My almost three year old is adopted. Our arrangement with her birth-mom, was that we would allow supervised visits for so long as the relationship was healthy for our daughter. The birth-mom is also adopted, and has a good relationship with her parents, so thus far, she was been wonderful. Visits (a handful of times a year) have been pleasant and she's very respectful of my husband and me. She is loving to our daughter, but doesn't push herself on her. We call her by her first name but we openly tell our daughter that she is adopted and she knows who her birth-mom is. We meet in neutral, public places as well.
Birth-mom as had two other children in the last three years that she has also placed for adoption. We are close to one of the families and hope to meet the other one. All parties are Christian families, so we all share each others values and we're hopeful that the siblings will have a positive experience being allowed to know each other.

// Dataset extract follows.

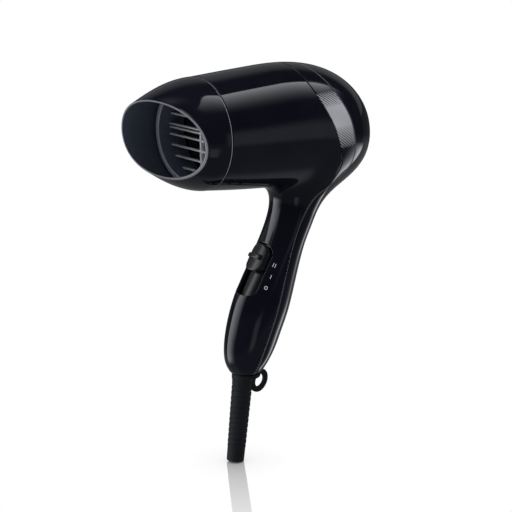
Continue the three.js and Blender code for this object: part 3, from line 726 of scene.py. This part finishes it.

I love my daughter's birth-mom but her lifestyle is not anything I would like my daughter to ever mirror. She's living off of welfare, lives with boyfriends and has terrible hygiene habits. I've talked with the birth-mom about making sure we never meet a boyfriend of hers and that my daughter not know about certain things she does. Birth-mom is always agreeable to my requests, but has stated that she is not ready to change her lifestyle.
Do you think I'm unwise to allow my daughter this time with her birth-family? Do you have any considerations that I should think about? Is it appropriate for me to ask birth-mom to dress in a way that I find appropriate when meeting with my daughter?